- Directive -
Reproduce, exactly and in full, only the lines below from the one containing "for arm, name, turn" through the one containing "if empty is".

- Dataset content -
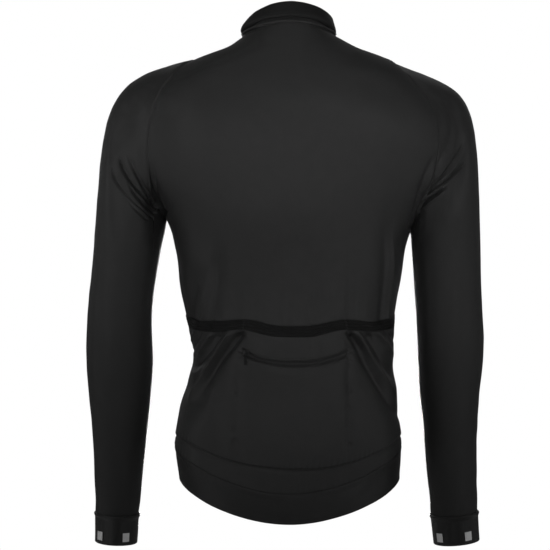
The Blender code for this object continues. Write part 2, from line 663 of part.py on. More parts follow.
def pocket_lift(u, v):
    """How far the pocket cloth stands away from the back: a soft bulge between its seams, as it was cut to hold things,
    with its folds on top. It never sinks into the back."""
    angle, level, point, normal = on_back(u, v)
    f = min(max((v - 1) / (MOUTH_ROW - 2), 0), 1)
    bulge = POCKET_BULGE * sin(pi * f) ** .7 * max(cos(radians(angle)), 0) ** .5
    return max(bulge + fold("pocket", point) * min(1, 6 * f, 6 * (1 - f) + .3), 0)


def pocket_point(u, v, out):
    angle, level, point, normal = on_back(u, v)
    return point + normal * (out + pocket_lift(u, v))


def zip_row(u, key):
    """Row of the back at which a lip of the pocket zip crosses a column."""
    v = 5.5
    for _ in range(6):
        angle, level, point, normal = on_back(u, v)
        v += (curve_at(ZIP_LINE, ZIP_LINE_COLUMNS, key, angle) - level) / (on_back(u, v + .1)[1] - level) * .1
    return v


def back_column(angle):
    first, last = BACK[0][(0, 4)][0], BACK[0][(BACK_COLUMNS, 4)][0]
    return BACK_COLUMNS * (angle - first) / (last - first)


def on_pocket(name, columns, rows, finish, thick, out, lift):
    """A wall over the back at its columns, between its rows, as rows(column) gives them."""
    grid = [[(u, v) for u, v in zip(columns, line)] for line in zip(*[rows(u) for u in columns])]
    skins = []
    for deep in (0, thick):
        skins.append([[on_back(u, v)[2] + on_back(u, v)[3] * (out - deep + (pocket_lift(u, v) if lift else 0))
                       for u, v in row] for row in grid])
    return wall(name, skins[0], skins[1], finish)


# ---------------------------------------------------------------- zips
def front_zip():
    """The closed front zip: two tapes behind the fronts' edges with the coil between them, as one section run up the
    centre front from the hem to the top of the collar. Each side follows the panel that it is sewn to, from the panel's
    edge at the zip to its next column."""
    def edge_pair(rings, side, angles, level):
        """A panel's corner at the zip and its next one at a level, each with its normal."""
        half = abs(ring_point(rings, 179, level).x)
        first = side * (180 - ZIP_HALF / half)
        return [(ring_point(rings, a, level), ring_normal(rings, a, level)) for a in (first, angles)]

    def between(low, high, f):
        return [(a[0].lerp(b[0], f), a[1].lerp(b[1], f)) for a, b in zip(low, high)]

    stations = []
    for side in (1, -1):
        hem, neck = (hem_angles[1], neck_angles[1]) if side > 0 else (hem_angles[-2], neck_angles[-2])
        foot, middle = (edge_pair(BODY_RINGS, side, hem, t) for t in (0, .5))
        line = [between(foot, middle, .1), middle]
        for r in range(TOP_ROW + 1):
            spots = [FRONT[side][0][(FRONT_COLUMNS - k, r)] for k in (0, 1)]
            line.append([(ring_point(BODY_RINGS, *spot), ring_normal(BODY_RINGS, *spot)) for spot in spots])
        line += [edge_pair(COLLAR_RINGS, side, neck, t) for t in (.035, 1, 1.65, 2.3)]
        line.append(between(line[-1], edge_pair(COLLAR_RINGS, side, neck, 3), .9))
        stations.append(line)
    tape, face, coil = -(RIB + SEAM + .0010), -(RIB + SEAM), -.0002
    section = ((TAPE_HALF, tape), (TAPE_HALF, face), (COIL_HALF, face), (COIL_HALF, coil))
    bm = bmesh.new()
    rows = []
    for sides in zip(*stations):
        row = []
        for side, ((edge, n0), (onward, n1)) in zip((1, -1), sides):
            line = []
            for x, depth in section:
                f = (side * x - edge.x) / (onward.x - edge.x)
                line.append(bm.verts.new(edge.lerp(onward, f) + n0.lerp(n1, f).normalized() * depth))
            row += line if side > 0 else line[::-1]
        rows.append(row)
    n = len(rows[0])
    for low, high in zip(rows, rows[1:]):
        for k in range(n):
            bm.faces.new([low[k], low[(k + 1) % n], high[(k + 1) % n], high[k]])
    for corners in ((0, 1, 2), (0, 2, 5), (0, 5, 7), (5, 6, 7), (2, 3, 4), (2, 4, 5)):
        bm.faces.new([rows[0][k] for k in corners[::-1]])
        bm.faces.new([rows[-1][k] for k in corners])
    return finish_object("front_zip", bm, "zip")


def frame_matrix(origin, across, down, normal):
    return Matrix(((across.x, -down.x, normal.x, origin.x), (across.y, -down.y, normal.y, origin.y),
                   (across.z, -down.z, normal.z, origin.z), (0, 0, 0, 1)))


def flat_outline(name, loops, thickness, matrix):
    """A flat piece from closed outlines, the later ones its holes, as a filled 2D curve made into a mesh."""
    data = bpy.data.curves.new(name, "CURVE")
    data.dimensions = "2D"
    data.fill_mode = "BOTH"
    data.extrude = thickness / 2
    for loop in loops:
        spline = data.splines.new("POLY")
        spline.points.add(len(loop) - 1)
        for point, (x, y) in zip(spline.points, loop):
            point.co = (x, y, 0, 1)
        spline.use_cyclic_u = True
    guide = bpy.data.objects.new(name + "_outline", data)
    bpy.context.scene.collection.objects.link(guide)
    bpy.context.view_layer.update()
    mesh = bpy.data.meshes.new_from_object(guide.evaluated_get(bpy.context.evaluated_depsgraph_get()))
    bpy.data.objects.remove(guide, do_unlink=True)
    bm = bmesh.new()
    bm.from_mesh(mesh)
    bpy.data.meshes.remove(mesh)
    bmesh.ops.remove_doubles(bm, verts=bm.verts, dist=.00001)
    bmesh.ops.transform(bm, matrix=matrix, verts=bm.verts)
    return bm


def rounded(width, height, radius, steps=3):
    """Outline of a rectangle with rounded corners, centred."""
    out = []
    for k, (sx, sy) in enumerate(((1, 1), (-1, 1), (-1, -1), (1, -1))):
        for i in range(steps + 1):
            a = radians(90 * (k + i / steps))
            out.append((sx * (width / 2 - radius) + radius * cos(a), sy * (height / 2 - radius) + radius * sin(a)))
    return out


def slider(name, spot, across, down, normal, length, width, bar):
    """A zip slider: a plate that rides over the coil, with a bridge over the pull's bar. spot is the plate's underside.
    Returns the middle of the bar, which the pull swings on."""
    plate = bmesh.new()
    bmesh.ops.create_cube(plate, size=1)
    bmesh.ops.scale(plate, verts=plate.verts, vec=(width, length, SLIDER_PLATE))
    bmesh.ops.bevel(plate, geom=[e for e in plate.edges], offset=.0005, segments=2, affect="EDGES", profile=.6)
    matrix = frame_matrix(spot + normal * SLIDER_PLATE / 2, across, down, normal)
    bmesh.ops.transform(plate, matrix=matrix, verts=plate.verts)
    body = finish_object(name, plate, "metal")
    hole = 2 * bar
    high = .0005 + hole + .0008
    outline = [(-hole / 2 - .0010, -.0004), (hole / 2 + .0010, -.0004), (hole / 2 + .0010, high - .0008),
               (hole / 2 + .0002, high), (-hole / 2 - .0002, high), (-hole / 2 - .0010, high - .0008)]
    window = [(-hole / 2, .0005), (hole / 2, .0005), (hole / 2, .0005 + hole), (-hole / 2, .0005 + hole)]
    top = spot + normal * SLIDER_PLATE
    upright = frame_matrix(top, -down, -normal, across)     # outline x runs up the slider, y away from the cloth
    bridge = flat_outline(name + "_bridge", [outline, window], SLIDER_BRIDGE, upright)
    if bridge.calc_volume(signed=True) < 0:
        bmesh.ops.reverse_faces(bridge, faces=bridge.faces)
    mesh = bpy.data.meshes.new(name + "_bridge")
    bridge.to_mesh(mesh)
    bridge.free()
    cutter = bpy.data.objects.new(name + "_bridge", mesh)
    cutter.hide_render = True
    cutter.display_type = "WIRE"
    TOOLS.objects.link(cutter)
    join = body.modifiers.new("bridge", "BOOLEAN")
    join.operation = "UNION"
    join.solver = "EXACT"
    join.object = cutter
    return top + normal * (.0005 + hole / 2)


def pull_tab(name, pivot, across, down, normal, width, length, bar, tilt, finish):
    """A flat pull with a window at its top, whose upper edge is the bar that the slider's bridge holds."""
    turn = Matrix.Rotation(tilt, 3, across)
    down, normal = turn @ down, turn @ normal
    window_w, window_h = SLIDER_BRIDGE + .0010, .0036
    outline = [(x, y - length / 2 + bar / 2) for x, y in rounded(width, length, width * .32)]
    window = [(x, y - bar / 2 - window_h / 2) for x, y in rounded(window_w, window_h, .0003, 1)]
    bm = flat_outline(name, [outline, window], bar, frame_matrix(pivot, across, down, normal))
    return finish_object(name, bm, finish, origin=pivot)


def cuff_tab(side, name, turn):
    """A plain reflective tab pressed onto a cuff, made from the cuff's own points."""
    first = [row[0] for row in SLEEVE].index("cuff seam")
    width, height, thick = CUFF_TAB
    radius = .030
    rows = []
    for f in (-.5, 0, .5):
        row = []
        for g in (-.5, -.17, .17, .5):
            a = turn + degrees(g * width / radius)
            station = first + .73 + f * height / .043
            p = arm_point(side, a, station)
            q = (arm_point(side, a, station - .02) - arm_point(side, a, station + .02)).cross(
                arm_point(side, a + 2, station) - arm_point(side, a - 2, station)).normalized()
            axis = arm_point(side, 0, station).lerp(arm_point(side, 180, station), .5)
            row.append((p, q if q.dot(p - axis) > 0 else -q))
        rows.append(row)
    lift = .0005 + SEAM
    return wall("cuff_tab_" + name, [[p + q * (lift + thick) for p, q in row] for row in rows],
                [[p + q * lift for p, q in row] for row in rows], "reflective")


# ---------------------------------------------------------------- the build
def clear_scene():
    for obj in list(bpy.data.objects):
        bpy.data.objects.remove(obj, do_unlink=True)


clear_scene()
JACKET = bpy.data.collections.new("cycling_jacket")
TOOLS = bpy.data.collections.new("joining_shapes")
bpy.context.scene.collection.children.link(JACKET)
bpy.context.scene.collection.children.link(TOOLS)

BACK = back_piece()
FRONT = {side: front_piece(side) for side in (1, -1)}
body_piece("back", BACK, "knit")
body_piece("front_left", FRONT[1], "knit")
body_piece("front_right", FRONT[-1], "knit")
for arm in (1, -1):
    make_sleeve(arm)

TOP_ROW = SIDE_ROWS + ARM_ROWS - ARM_NOTCH
hem_angles = ring_angles(lambda k, piece: True, 0)
FRONT_COLUMNS = max(c for c, r in FRONT[1][0])
neck_angles = ring_angles(lambda k, piece: piece[0][k][1] > NECK_LEVEL - .1, TOP_ROW)
stack_wall("hem_gripper", BODY_RINGS, hem_angles, (0, .5, 1 - .0034), "rib", RIB, .0002)
stack_wall("neck_tape", COLLAR_RINGS, neck_angles, (.035, .97), "tape", CLOTH, .0006)
stack_wall("collar", COLLAR_RINGS, neck_angles, (1.0, 1.65, 2.3, 3), "knit", CLOTH)

BACK_COLUMNS = max(c for c, r in BACK[0])
BACK_FACE = {k: (a, t, torso(a, t), ring_normal(BODY_RINGS, a, t)) for k, (a, t) in BACK[0].items()}
ends = [back_column(POCKET_END), back_column(-POCKET_END)]
halves = [k + .5 for k in POCKET_SPLIT] + [BACK_COLUMNS - k - .5 for k in POCKET_SPLIT]
across = sorted(ends + [float(k) for k in range(1, BACK_COLUMNS)] + halves)
on_pocket("pocket_cloth", across, lambda u: [1 + .5 * k for k in range(12)] + [6.93], "knit", CLOTH, LAY + CLOTH, True)
on_pocket("pocket_elastic", ends[:1] + [float(k) for k in range(1, BACK_COLUMNS)] + ends[1:],
          lambda u: [MOUTH_ROW - 1.0, float(MOUTH_ROW)], "rib", ELASTIC, LAY + ELASTIC, False)
ON_POCKET = LAY + CLOTH + SEAM
zip_ends = [back_column(ZIP_LINE[0][0]), back_column(ZIP_LINE[-1][0])]
inside = [u for u in across if zip_ends[0] + .2 < u < zip_ends[1] - .2]
on_pocket("pocket_zip", zip_ends[:1] + inside + zip_ends[1:], lambda u: [zip_row(u, "bottom"), zip_row(u, "top")],
          "zip", .0010, ON_POCKET + .0010, True)
front_zip()

# front slider at the top of the collar, its pull hanging straight down
z = 2.55
here = ring_point(COLLAR_RINGS, 180, z)
out = ring_normal(COLLAR_RINGS, 180, z)
down = (ring_point(COLLAR_RINGS, 180, z - .1) - ring_point(COLLAR_RINGS, 180, z + .1)).normalized()
pivot = slider("front_zip_slider", here + out * SEAM, Vector((-1, 0, 0)), down, out, .0105, .0085, .0011)
pull_tab("front_zip_pull", pivot, Vector((-1, 0, 0)), Vector((0, 0, -1)), Vector((0, -1, 0)), .0062, .0270, .0011, 0,
         "zip")

# pocket zip slider at the left end of its zip, its pull lying against the pocket cloth
u = back_column(24.0)
v = .5 * (zip_row(u, "bottom") + zip_row(u, "top"))
here = pocket_point(u, v, ON_POCKET + .0010 + SEAM)
out = (pocket_point(u + .2, v, .004) - pocket_point(u - .2, v, .004)).cross(
    pocket_point(u, v - .2, .004) - pocket_point(u, v + .2, .004)).normalized()
out = out if out.y > 0 else -out
down = (Vector((0, 0, -1)) + out * out.z).normalized()
across = out.cross(down).normalized()
pivot = slider("pocket_zip_slider", here, across, down, out, .0060, .0080, .0010)
pull_tab("pocket_zip_pull", pivot, across, down, out, .0038, .0175, .0010, radians(7), "zip")

for arm, name, turn in ((1, "left_outer", 135.6), (1, "left_inner", 61.0), (-1, "right_inner", 43.0),
                        (-1, "right_outer", 118.0)):
    cuff_tab(arm, name, turn)
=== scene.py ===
# Looks of the long-sleeved cycling jacket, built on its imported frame: every cloth piece is a fine sheet on the same
# surfaces as its solid, with its seams, folds, gathers, stitches and knit.
#
# Frame: metres, +Z up, the front of the jacket faces -Y, the wearer's left is +X. The view is from behind, so the left
# of the picture is the wearer's left. Places in the tables named sight_x and sight_y are where the photograph shows
# them, in its 550 x 550 frame; heights and widths of folds are millimetres.
import bpy
from math import cos, pi, radians, sin
import numpy as np
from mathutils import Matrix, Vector, bvhtree, kdtree


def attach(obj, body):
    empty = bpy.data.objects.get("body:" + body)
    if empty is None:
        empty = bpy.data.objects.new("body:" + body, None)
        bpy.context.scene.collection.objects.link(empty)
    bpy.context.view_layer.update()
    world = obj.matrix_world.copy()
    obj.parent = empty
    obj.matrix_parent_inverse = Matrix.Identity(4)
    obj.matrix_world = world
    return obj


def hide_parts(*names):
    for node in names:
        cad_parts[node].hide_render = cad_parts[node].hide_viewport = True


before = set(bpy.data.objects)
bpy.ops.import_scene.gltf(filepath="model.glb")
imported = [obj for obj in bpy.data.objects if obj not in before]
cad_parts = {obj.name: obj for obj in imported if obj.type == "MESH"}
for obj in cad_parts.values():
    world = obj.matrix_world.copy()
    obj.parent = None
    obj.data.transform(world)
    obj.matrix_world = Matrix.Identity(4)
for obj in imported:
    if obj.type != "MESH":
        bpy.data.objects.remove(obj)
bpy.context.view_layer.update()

# ---------------------------------------------------------------- the camera, which the tables' places are seen from
FRAME_SIZE = 550
CAM_X, CAM_D, CAM_Z = .0197, 3.5, -.303
SCALE = .00141                    # metres a picture element covers at Y = 0

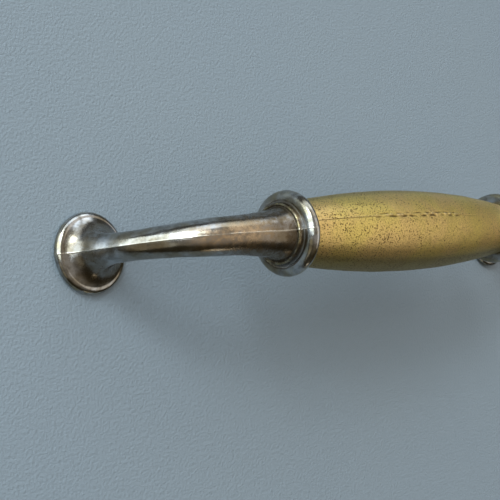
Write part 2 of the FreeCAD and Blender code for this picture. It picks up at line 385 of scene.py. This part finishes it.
def post_outline():
    """The casting's outline, as distance along its centreline and radius."""
    ring_inner, ring_outer = UNDERSIDE_RING_RADII
    fixing_tip = FIXING_DEPTH + FIXING_RADIUS / DRILL_SLOPE
    fixing_hole = [(fixing_tip, 0), (FIXING_DEPTH, FIXING_RADIUS), (FIXING_CHAMFER, FIXING_RADIUS)]
    underside = [(0, FIXING_RADIUS + FIXING_CHAMFER), (0, ring_inner)]
    underside += [(UNDERSIDE_RING_DEPTH, ring_inner), (UNDERSIDE_RING_DEPTH, ring_outer)]
    underside += [(0, ring_outer)]
    rim = [(up, out) for out, up in arc(FOOT_EDGE, FOOT_SHOULDER, FOOT_EDGE_ROUND, -1)]
    cove_top = (NECK_RADII[0], FOOT_TOP)
    cove = [(up, out) for out, up in arc(COVE_START, cove_top, COVE_ROUND, 1)]
    half_rim, half_cove = len(rim) // 2, len(cove) // 2
    neck_radii = [through(NECK_RADII, share) for share in np.linspace(0, 1, len(NECK_RUN))]
    neck = list(zip(FOOT_TOP + NECK_RUN, neck_radii))[1:-1]
    trumpet_end = (-TRUMPET_END, TRUMPET_RADIUS)
    crest = (-COLLAR_CREST, COLLAR_RADIUS)
    trumpet = arc((-NECK_END, NECK_RADII[-1]), trumpet_end, TRUMPET_ROUND, -1)
    ring = arc(trumpet_end, (-TRUMPET_END, RING_RADIUS), RING_ROUND, 1)
    groove = [GROOVE_FOOT, GROOVE_TOP]
    bead = arc(GROOVE_TOP, crest, COLLAR_FRONT_ROUND, 1)
    bead += arc(crest, (-COLLAR_FACE, COLLAR_FACE_RADIUS), COLLAR_BACK_ROUND, 1)
    back = [(-COLLAR_FACE, SPIGOT_RADIUS), (-SPIGOT_END - SPIGOT_CHAMFER, SPIGOT_RADIUS)]
    back += [(-SPIGOT_END, SPIGOT_RADIUS - SPIGOT_CHAMFER)]
    rod_hole = [(-SPIGOT_END, ROD_HOLE_RADIUS), (-ROD_HOLE_END, ROD_HOLE_RADIUS)]
    rod_hole += [(-ROD_HOLE_END - ROD_HOLE_RADIUS / DRILL_SLOPE, 0)]

    def by_run(points):
        return [(run_at_collar(along), radius) for along, radius in points]

    return [
        (0.6, 0, fixing_hole),
        (0.2, 0, underside),
        (0.09, 0, rim[:half_rim]),
        (0.09, 0.7, rim[half_rim:] + cove[:half_cove]),
        (0.14, 1, cove[half_cove:]),
        (0.26, 1, neck),
        (0.16, 0, by_run(trumpet)),
        (0.06, 0, by_run(ring + groove)),
        (0.085, 0, by_run(bead)),
        (0.5, 0, by_run(back)),
        (0.8, 0, by_run(rod_hole)),
    ]


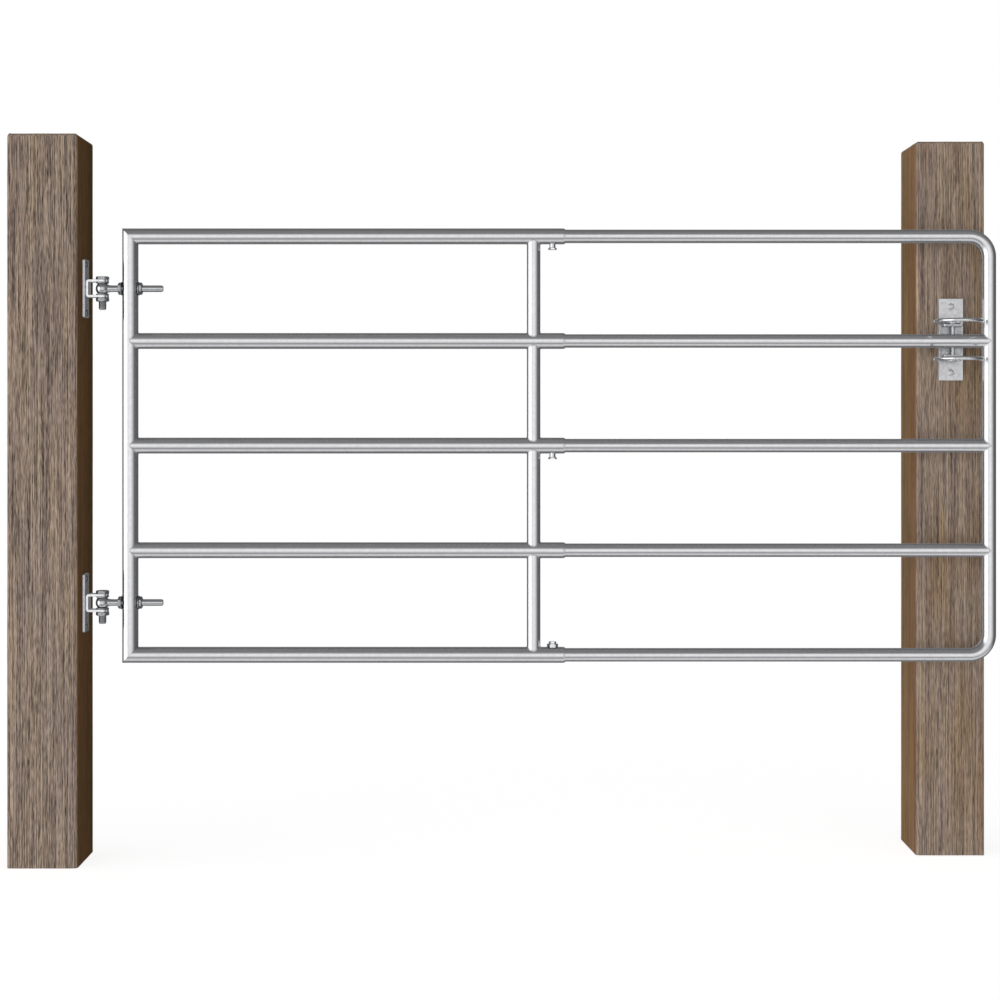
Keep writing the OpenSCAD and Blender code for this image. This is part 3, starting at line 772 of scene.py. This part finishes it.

- Solution -
for arm, name, turn in ((1, "left_outer", 135.6), (1, "left_inner", 61.0), (-1, "right_inner", 43.0),
                        (-1, "right_outer", 118.0)):
    cuff_tab(arm, name, turn)
=== scene.py ===
# Looks of the long-sleeved cycling jacket, built on its imported frame: every cloth piece is a fine sheet on the same
# surfaces as its solid, with its seams, folds, gathers, stitches and knit.
#
# Frame: metres, +Z up, the front of the jacket faces -Y, the wearer's left is +X. The view is from behind, so the left
# of the picture is the wearer's left. Places in the tables named sight_x and sight_y are where the photograph shows
# them, in its 550 x 550 frame; heights and widths of folds are millimetres.
import bpy
from math import cos, pi, radians, sin
import numpy as np
from mathutils import Matrix, Vector, bvhtree, kdtree


def attach(obj, body):
    empty = bpy.data.objects.get("body:" + body)
    if empty is None:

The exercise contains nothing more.